◆ **Task to carry out**:
Emit the entire listing verbatim.

◆ **Given information**:
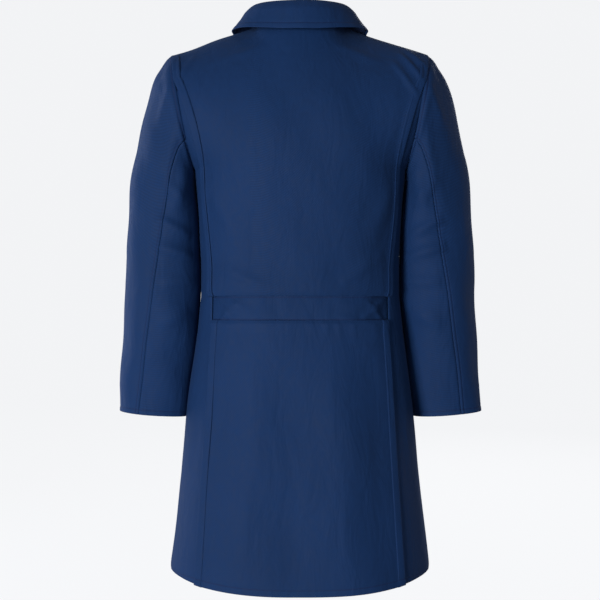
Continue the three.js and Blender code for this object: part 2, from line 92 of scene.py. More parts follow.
CLOTH = 0.7
TURN_RADIUS = 1.1
GRID_STEP = 4.0
EDGE_STEP = 1.6
EDGE_ZONE = 16
STITCH_DIP = 0.6
STITCH_WIDTH = 1.5
SEAM_RIDGE = 0.5
SEAM_DIP = 1.1
SEAM_WIDTH = 2.2
NO_STITCH = 99.0
EDGE_TURN = 4


def lerp(a, b, t):
    return a + (b - a) * t


def ease(x, low, high):
    t = np.clip((x - low) / (high - low), 0, 1)
    return t * t * (3 - 2 * t)


def down_body(z, sizes):
    """A width or depth at height z: drawn in from the chest to the waist, then straight out to the hem."""
    chest, waist, hem = sizes
    t = np.clip((ARMPIT_Z - z) / (ARMPIT_Z - WAIST_Z), 0, 1)
    upper = waist + (chest - waist) * (1 - t) ** 2
    return np.where(z > WAIST_Z, upper, lerp(waist, hem, (WAIST_Z - z) / (WAIST_Z - HEM_Z)))


def z_at(v):
    return lerp(ARMPIT_Z, HEM_Z, v - 1)


def v_at(z):
    return 1 + (ARMPIT_Z - z) / (ARMPIT_Z - HEM_Z)


def u_at(x, z):
    """How far round from the centre back (0) to the side (1) a point x from the centre lies."""
    share = np.clip(np.abs(x) / down_body(z, HALF_WIDTHS), 0, 1) ** (SECTION_POWER / 2)
    return np.sign(x) * np.arcsin(share) * 2 / math.pi


def section(w, v):
    """The coat's outline at v, below the armpit."""
    z = z_at(v)
    angle = w * math.pi / 2
    c = np.cos(angle)
    depth = np.where(c > 0, down_body(z, BACK_DEPTHS), down_body(z, FRONT_DEPTHS))
    x = down_body(z, HALF_WIDTHS) * np.abs(np.sin(angle)) ** (2 / SECTION_POWER)
    y = -depth * np.sign(c) * np.abs(c) ** (2 / SECTION_POWER)
    tail = np.where(c > 0, TAIL_DROP * c * c * np.clip((v - 1.4) / 0.6, 0, 1) ** 2, 0)
    return np.stack([x, y, z - tail], -1)


def points(x, y, z):
    return np.stack(np.broadcast_arrays(x, y, z), -1).astype(float)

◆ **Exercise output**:
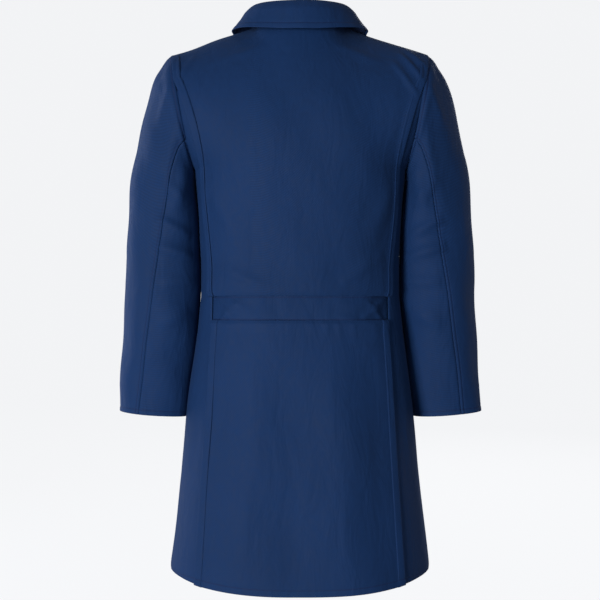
Continue the three.js and Blender code for this object: part 2, from line 92 of scene.py. More parts follow.
CLOTH = 0.7
TURN_RADIUS = 1.1
GRID_STEP = 4.0
EDGE_STEP = 1.6
EDGE_ZONE = 16
STITCH_DIP = 0.6
STITCH_WIDTH = 1.5
SEAM_RIDGE = 0.5
SEAM_DIP = 1.1
SEAM_WIDTH = 2.2
NO_STITCH = 99.0
EDGE_TURN = 4


def lerp(a, b, t):
    return a + (b - a) * t


def ease(x, low, high):
    t = np.clip((x - low) / (high - low), 0, 1)
    return t * t * (3 - 2 * t)


def down_body(z, sizes):
    """A width or depth at height z: drawn in from the chest to the waist, then straight out to the hem."""
    chest, waist, hem = sizes
    t = np.clip((ARMPIT_Z - z) / (ARMPIT_Z - WAIST_Z), 0, 1)
    upper = waist + (chest - waist) * (1 - t) ** 2
    return np.where(z > WAIST_Z, upper, lerp(waist, hem, (WAIST_Z - z) / (WAIST_Z - HEM_Z)))


def z_at(v):
    return lerp(ARMPIT_Z, HEM_Z, v - 1)


def v_at(z):
    return 1 + (ARMPIT_Z - z) / (ARMPIT_Z - HEM_Z)


def u_at(x, z):
    """How far round from the centre back (0) to the side (1) a point x from the centre lies."""
    share = np.clip(np.abs(x) / down_body(z, HALF_WIDTHS), 0, 1) ** (SECTION_POWER / 2)
    return np.sign(x) * np.arcsin(share) * 2 / math.pi


def section(w, v):
    """The coat's outline at v, below the armpit."""
    z = z_at(v)
    angle = w * math.pi / 2
    c = np.cos(angle)
    depth = np.where(c > 0, down_body(z, BACK_DEPTHS), down_body(z, FRONT_DEPTHS))
    x = down_body(z, HALF_WIDTHS) * np.abs(np.sin(angle)) ** (2 / SECTION_POWER)
    y = -depth * np.sign(c) * np.abs(c) ** (2 / SECTION_POWER)
    tail = np.where(c > 0, TAIL_DROP * c * c * np.clip((v - 1.4) / 0.6, 0, 1) ** 2, 0)
    return np.stack([x, y, z - tail], -1)


def points(x, y, z):
    return np.stack(np.broadcast_arrays(x, y, z), -1).astype(float)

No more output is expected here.